**Job**
Copy every line that mentions the word "each".

**Material provided**
::::::::::
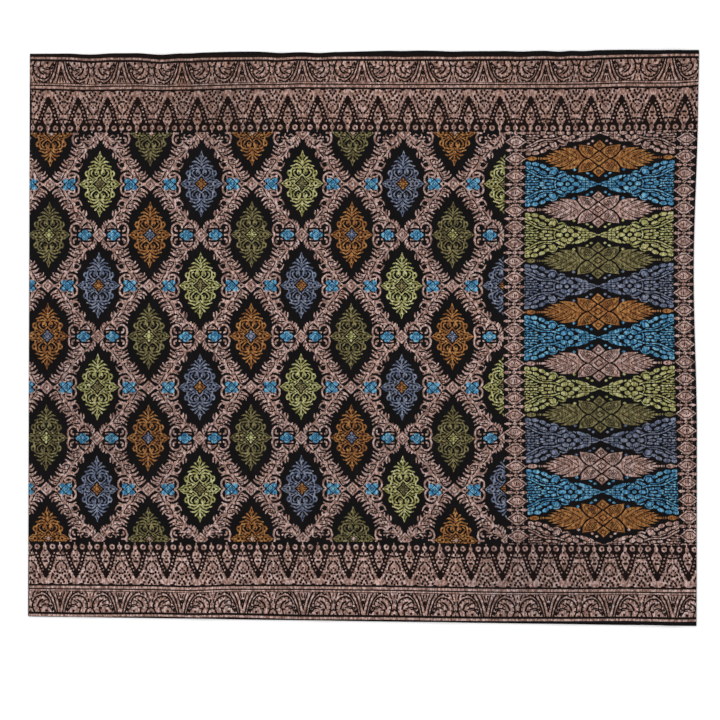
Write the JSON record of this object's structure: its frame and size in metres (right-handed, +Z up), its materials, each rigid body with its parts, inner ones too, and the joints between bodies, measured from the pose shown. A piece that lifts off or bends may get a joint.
::::::::::
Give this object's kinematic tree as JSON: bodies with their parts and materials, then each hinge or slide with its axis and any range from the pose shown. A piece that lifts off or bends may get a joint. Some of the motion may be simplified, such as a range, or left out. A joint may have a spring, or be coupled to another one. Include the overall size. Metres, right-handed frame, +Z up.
::::::::::
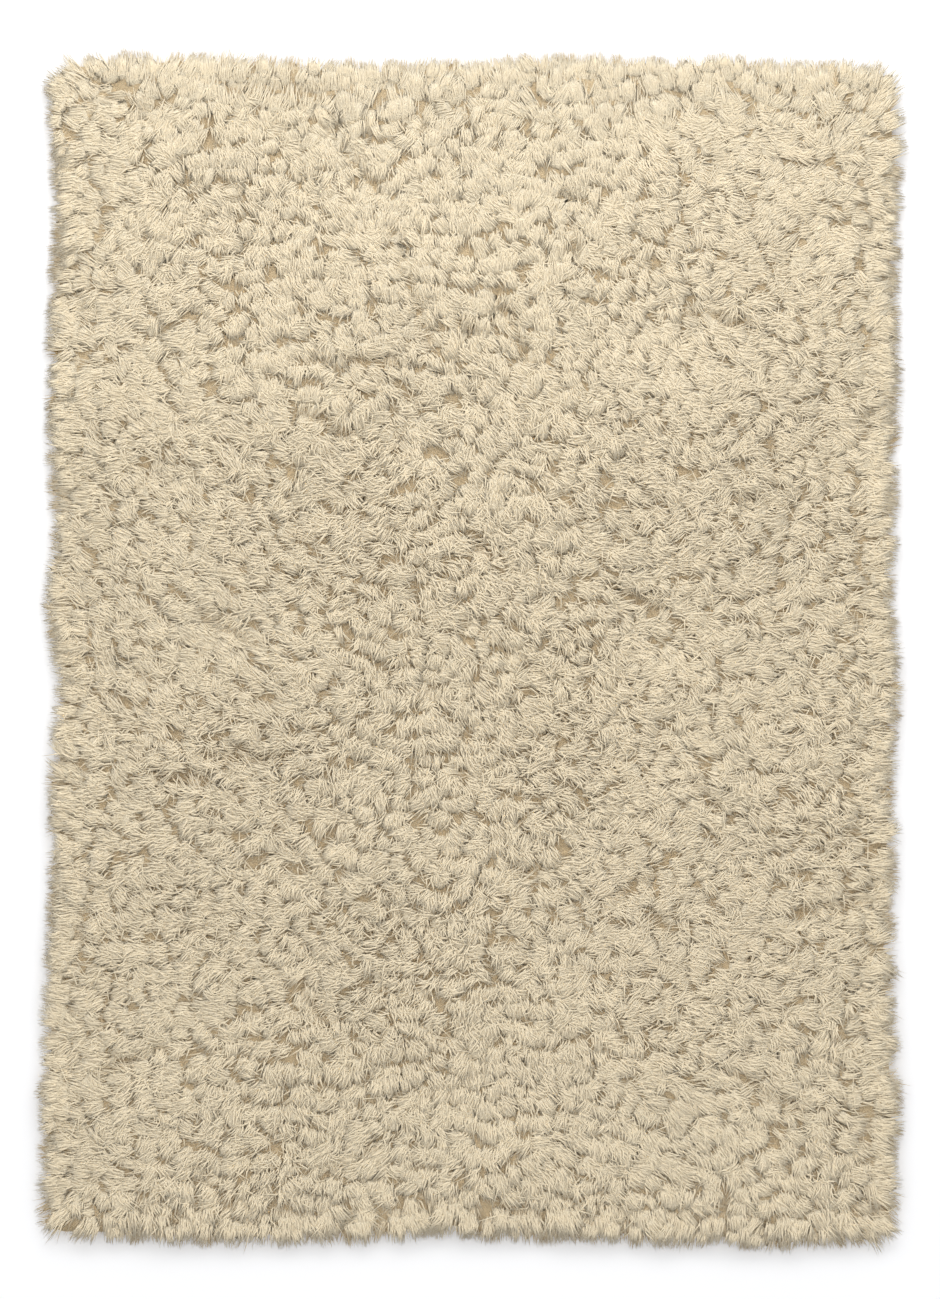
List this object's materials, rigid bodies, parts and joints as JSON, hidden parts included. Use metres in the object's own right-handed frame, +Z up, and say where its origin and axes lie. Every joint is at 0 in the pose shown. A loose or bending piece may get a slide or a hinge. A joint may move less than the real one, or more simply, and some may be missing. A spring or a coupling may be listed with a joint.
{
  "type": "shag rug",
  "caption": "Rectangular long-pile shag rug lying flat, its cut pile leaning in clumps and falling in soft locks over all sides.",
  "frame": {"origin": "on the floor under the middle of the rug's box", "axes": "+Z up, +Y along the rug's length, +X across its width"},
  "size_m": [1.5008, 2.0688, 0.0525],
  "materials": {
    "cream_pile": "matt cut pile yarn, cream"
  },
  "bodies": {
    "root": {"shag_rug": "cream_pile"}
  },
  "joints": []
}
::::::::::
**The result**
Write the JSON record of this object's structure: its frame and size in metres (right-handed, +Z up), its materials, each rigid body with its parts, inner ones too, and the joints between bodies, measured from the pose shown. A piece that lifts off or bends may get a joint.
Give this object's kinematic tree as JSON: bodies with their parts and materials, then each hinge or slide with its axis and any range from the pose shown. A piece that lifts off or bends may get a joint. Some of the motion may be simplified, such as a range, or left out. A joint may have a spring, or be coupled to another one. Include the overall size. Metres, right-handed frame, +Z up.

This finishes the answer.